WHAT TO PRODUCE: In the listing that follows, the range to quote begins at the line that has "bm = turned([(r, z)" and ends after the line that has "points = [vertex.co"; quote it verbatim and add nothing.
++++ RECORDS FOR PROCESSING
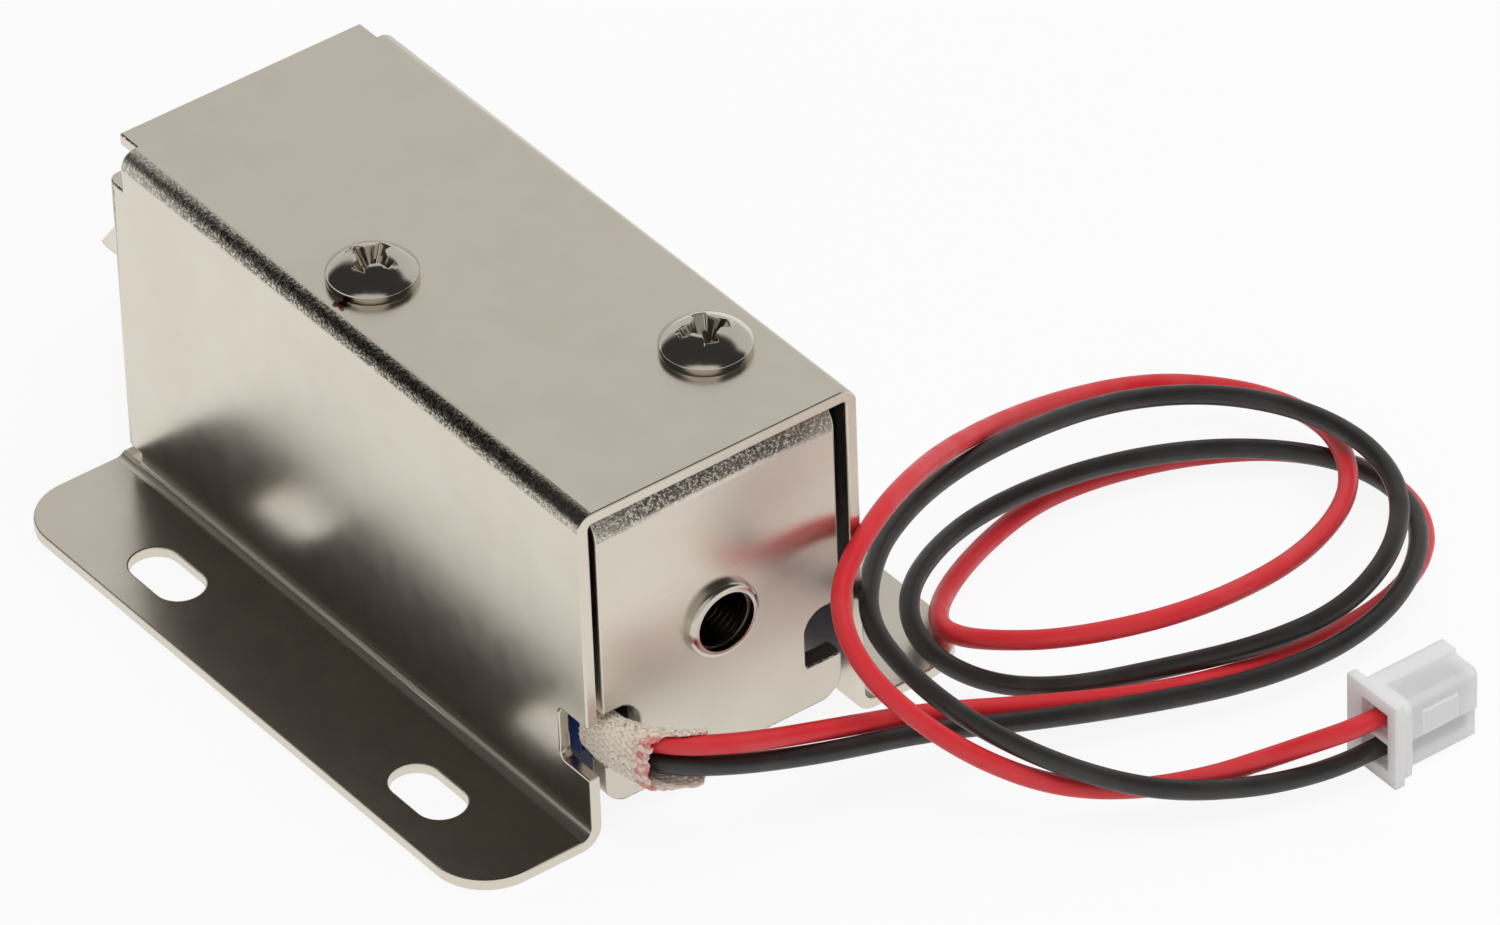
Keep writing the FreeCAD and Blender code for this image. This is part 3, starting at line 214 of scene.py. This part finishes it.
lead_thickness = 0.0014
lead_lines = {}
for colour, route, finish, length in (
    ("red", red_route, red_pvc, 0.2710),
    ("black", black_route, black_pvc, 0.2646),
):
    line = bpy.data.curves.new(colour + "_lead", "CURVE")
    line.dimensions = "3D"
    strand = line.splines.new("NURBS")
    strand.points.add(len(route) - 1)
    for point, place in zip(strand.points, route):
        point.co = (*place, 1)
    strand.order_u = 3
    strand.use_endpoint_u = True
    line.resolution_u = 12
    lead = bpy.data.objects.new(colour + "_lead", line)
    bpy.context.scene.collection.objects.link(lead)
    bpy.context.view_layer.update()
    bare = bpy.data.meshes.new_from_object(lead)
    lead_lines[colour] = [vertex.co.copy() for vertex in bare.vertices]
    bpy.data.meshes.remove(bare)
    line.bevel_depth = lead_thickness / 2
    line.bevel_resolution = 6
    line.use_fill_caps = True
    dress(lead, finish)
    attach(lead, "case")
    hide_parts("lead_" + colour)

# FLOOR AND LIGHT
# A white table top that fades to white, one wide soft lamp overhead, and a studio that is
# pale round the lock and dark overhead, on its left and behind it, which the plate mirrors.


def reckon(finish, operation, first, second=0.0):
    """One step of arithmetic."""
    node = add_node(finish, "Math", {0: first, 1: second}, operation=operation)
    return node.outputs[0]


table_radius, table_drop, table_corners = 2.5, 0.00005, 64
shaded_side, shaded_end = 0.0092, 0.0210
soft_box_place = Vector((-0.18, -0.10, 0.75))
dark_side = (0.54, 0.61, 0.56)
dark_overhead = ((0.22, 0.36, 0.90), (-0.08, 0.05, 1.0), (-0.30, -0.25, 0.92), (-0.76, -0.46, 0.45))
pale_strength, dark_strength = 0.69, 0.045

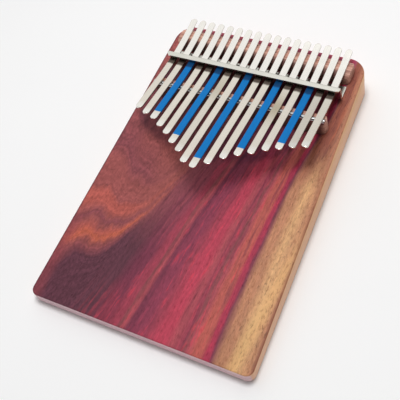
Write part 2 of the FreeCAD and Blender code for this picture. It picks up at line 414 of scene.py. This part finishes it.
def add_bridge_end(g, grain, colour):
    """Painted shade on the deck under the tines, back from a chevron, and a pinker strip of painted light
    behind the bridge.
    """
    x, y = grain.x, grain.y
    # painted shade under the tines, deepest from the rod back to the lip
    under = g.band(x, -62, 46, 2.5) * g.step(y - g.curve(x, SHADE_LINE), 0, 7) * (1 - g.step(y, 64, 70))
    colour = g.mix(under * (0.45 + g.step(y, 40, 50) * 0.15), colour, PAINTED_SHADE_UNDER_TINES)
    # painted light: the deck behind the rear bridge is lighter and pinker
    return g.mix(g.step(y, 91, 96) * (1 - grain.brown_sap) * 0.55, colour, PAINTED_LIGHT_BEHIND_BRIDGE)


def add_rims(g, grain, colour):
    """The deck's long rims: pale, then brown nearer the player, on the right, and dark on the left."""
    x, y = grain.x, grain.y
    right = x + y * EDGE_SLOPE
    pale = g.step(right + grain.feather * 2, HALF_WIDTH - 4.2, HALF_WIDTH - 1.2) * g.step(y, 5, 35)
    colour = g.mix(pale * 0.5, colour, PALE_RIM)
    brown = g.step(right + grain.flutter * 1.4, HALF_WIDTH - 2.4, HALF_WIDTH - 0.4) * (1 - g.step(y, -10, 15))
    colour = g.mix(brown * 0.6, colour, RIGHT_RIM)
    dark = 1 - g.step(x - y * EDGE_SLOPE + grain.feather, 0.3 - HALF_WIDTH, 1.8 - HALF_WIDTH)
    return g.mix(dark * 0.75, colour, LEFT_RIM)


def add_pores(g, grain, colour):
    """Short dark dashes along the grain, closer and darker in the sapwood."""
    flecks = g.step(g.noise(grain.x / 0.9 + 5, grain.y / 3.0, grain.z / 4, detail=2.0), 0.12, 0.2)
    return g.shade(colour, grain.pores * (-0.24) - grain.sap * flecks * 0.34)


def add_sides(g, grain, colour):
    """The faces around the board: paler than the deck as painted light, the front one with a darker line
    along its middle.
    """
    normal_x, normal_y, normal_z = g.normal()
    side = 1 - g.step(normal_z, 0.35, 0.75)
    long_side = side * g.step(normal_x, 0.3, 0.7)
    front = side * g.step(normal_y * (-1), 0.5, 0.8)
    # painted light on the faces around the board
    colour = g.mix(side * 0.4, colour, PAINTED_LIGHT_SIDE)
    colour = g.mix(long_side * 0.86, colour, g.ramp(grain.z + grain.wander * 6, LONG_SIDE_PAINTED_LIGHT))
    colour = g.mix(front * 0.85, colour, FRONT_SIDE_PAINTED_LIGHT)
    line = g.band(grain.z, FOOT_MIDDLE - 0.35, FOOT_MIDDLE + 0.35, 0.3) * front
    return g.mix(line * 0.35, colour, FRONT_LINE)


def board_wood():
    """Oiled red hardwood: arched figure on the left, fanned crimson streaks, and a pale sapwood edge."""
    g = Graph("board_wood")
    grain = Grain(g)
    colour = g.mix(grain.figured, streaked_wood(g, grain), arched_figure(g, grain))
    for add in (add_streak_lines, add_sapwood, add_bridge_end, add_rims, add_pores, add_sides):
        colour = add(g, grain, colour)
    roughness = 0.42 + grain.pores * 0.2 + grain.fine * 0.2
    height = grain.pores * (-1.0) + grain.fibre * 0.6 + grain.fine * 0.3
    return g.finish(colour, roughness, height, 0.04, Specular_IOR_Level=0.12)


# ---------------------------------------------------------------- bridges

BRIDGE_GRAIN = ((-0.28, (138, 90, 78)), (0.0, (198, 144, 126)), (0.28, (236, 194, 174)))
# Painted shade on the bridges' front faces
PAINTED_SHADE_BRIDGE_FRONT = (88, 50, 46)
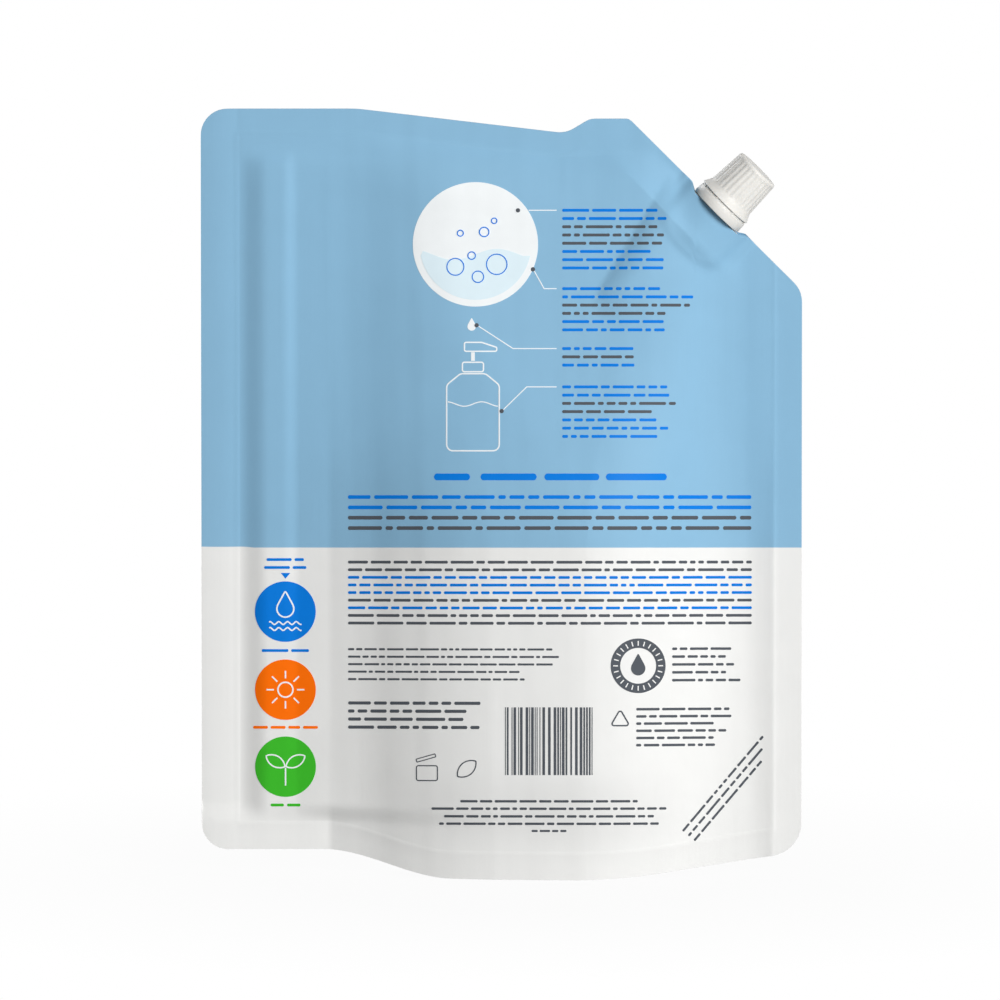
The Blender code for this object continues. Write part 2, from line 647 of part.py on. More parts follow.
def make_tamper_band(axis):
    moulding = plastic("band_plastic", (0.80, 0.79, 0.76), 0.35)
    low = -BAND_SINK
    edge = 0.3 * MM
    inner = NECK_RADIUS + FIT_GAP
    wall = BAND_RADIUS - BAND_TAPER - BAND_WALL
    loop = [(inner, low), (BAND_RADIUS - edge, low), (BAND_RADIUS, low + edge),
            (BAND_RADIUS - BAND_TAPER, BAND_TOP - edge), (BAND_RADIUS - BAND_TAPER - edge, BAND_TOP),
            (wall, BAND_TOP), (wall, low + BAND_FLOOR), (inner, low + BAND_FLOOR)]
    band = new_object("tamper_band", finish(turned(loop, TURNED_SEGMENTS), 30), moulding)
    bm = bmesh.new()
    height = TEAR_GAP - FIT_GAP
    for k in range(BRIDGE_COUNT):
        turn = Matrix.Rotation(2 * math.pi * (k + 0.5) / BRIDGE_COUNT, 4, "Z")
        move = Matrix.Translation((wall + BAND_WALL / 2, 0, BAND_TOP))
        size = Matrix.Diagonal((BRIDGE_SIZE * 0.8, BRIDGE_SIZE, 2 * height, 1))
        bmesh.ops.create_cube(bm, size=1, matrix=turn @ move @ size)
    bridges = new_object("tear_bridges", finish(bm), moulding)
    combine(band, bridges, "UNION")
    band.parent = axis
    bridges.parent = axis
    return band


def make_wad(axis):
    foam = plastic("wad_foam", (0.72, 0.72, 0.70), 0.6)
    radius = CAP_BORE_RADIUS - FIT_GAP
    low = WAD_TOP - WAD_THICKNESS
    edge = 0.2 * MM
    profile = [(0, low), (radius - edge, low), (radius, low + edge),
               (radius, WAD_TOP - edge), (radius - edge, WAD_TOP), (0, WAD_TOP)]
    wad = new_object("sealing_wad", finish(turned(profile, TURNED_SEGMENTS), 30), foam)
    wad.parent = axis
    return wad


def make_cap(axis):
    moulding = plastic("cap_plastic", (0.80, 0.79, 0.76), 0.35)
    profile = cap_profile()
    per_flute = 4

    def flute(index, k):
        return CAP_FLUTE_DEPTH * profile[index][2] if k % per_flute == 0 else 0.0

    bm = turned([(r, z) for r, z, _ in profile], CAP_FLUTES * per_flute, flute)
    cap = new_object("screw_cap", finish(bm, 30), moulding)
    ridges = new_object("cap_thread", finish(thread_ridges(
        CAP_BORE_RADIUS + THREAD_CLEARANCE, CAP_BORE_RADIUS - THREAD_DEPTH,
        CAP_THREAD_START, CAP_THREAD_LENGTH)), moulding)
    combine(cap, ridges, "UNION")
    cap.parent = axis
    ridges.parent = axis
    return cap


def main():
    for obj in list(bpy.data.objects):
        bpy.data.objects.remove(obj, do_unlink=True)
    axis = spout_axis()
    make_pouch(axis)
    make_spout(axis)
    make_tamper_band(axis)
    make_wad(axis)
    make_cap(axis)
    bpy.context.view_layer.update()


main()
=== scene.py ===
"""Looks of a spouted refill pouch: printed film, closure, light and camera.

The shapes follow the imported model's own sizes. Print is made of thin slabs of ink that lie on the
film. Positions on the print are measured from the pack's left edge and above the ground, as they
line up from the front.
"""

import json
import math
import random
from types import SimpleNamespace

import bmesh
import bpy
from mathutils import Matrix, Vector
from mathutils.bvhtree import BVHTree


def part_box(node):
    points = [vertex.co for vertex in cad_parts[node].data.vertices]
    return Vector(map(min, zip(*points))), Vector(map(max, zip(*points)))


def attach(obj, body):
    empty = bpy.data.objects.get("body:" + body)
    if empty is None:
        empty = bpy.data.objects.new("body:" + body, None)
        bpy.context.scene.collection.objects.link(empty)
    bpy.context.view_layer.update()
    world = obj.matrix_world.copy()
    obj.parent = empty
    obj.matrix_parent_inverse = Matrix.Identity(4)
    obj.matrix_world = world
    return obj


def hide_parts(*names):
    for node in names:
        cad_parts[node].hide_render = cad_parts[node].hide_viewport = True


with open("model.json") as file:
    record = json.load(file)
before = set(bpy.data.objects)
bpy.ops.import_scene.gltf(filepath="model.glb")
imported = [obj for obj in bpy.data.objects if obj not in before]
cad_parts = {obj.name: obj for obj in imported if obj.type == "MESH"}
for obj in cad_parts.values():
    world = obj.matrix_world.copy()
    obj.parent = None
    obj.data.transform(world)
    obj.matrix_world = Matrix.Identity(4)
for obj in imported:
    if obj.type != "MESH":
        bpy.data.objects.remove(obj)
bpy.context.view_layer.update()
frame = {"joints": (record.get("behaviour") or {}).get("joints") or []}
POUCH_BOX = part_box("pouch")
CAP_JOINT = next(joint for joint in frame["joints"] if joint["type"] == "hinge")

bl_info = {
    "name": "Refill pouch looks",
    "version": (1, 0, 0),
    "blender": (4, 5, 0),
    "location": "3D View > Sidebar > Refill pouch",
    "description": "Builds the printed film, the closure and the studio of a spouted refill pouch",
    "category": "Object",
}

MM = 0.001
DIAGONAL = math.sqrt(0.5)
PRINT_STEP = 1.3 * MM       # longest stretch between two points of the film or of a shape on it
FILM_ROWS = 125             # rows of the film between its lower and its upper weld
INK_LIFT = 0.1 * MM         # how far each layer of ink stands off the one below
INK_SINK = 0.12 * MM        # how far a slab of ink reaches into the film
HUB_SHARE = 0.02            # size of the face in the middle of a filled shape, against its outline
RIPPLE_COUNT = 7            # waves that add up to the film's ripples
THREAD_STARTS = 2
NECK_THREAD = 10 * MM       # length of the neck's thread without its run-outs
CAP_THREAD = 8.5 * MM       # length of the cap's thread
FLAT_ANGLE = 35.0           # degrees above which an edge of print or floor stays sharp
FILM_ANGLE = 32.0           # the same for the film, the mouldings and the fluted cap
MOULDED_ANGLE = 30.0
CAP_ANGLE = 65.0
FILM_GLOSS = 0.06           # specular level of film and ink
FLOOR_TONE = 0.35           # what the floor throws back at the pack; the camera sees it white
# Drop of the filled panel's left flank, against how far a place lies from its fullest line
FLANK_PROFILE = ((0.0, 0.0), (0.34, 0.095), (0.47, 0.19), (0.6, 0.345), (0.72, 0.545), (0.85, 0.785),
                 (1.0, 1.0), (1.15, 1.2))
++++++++
CORRECT ANSWER:
    bm = turned([(r, z) for r, z, _ in profile], CAP_FLUTES * per_flute, flute)
    cap = new_object("screw_cap", finish(bm, 30), moulding)
    ridges = new_object("cap_thread", finish(thread_ridges(
        CAP_BORE_RADIUS + THREAD_CLEARANCE, CAP_BORE_RADIUS - THREAD_DEPTH,
        CAP_THREAD_START, CAP_THREAD_LENGTH)), moulding)
    combine(cap, ridges, "UNION")
    cap.parent = axis
    ridges.parent = axis
    return cap


def main():
    for obj in list(bpy.data.objects):
        bpy.data.objects.remove(obj, do_unlink=True)
    axis = spout_axis()
    make_pouch(axis)
    make_spout(axis)
    make_tamper_band(axis)
    make_wad(axis)
    make_cap(axis)
    bpy.context.view_layer.update()


main()
=== scene.py ===
"""Looks of a spouted refill pouch: printed film, closure, light and camera.

The shapes follow the imported model's own sizes. Print is made of thin slabs of ink that lie on the
film. Positions on the print are measured from the pack's left edge and above the ground, as they
line up from the front.
"""

import json
import math
import random
from types import SimpleNamespace

import bmesh
import bpy
from mathutils import Matrix, Vector
from mathutils.bvhtree import BVHTree


def part_box(node):
    points = [vertex.co for vertex in cad_parts[node].data.vertices]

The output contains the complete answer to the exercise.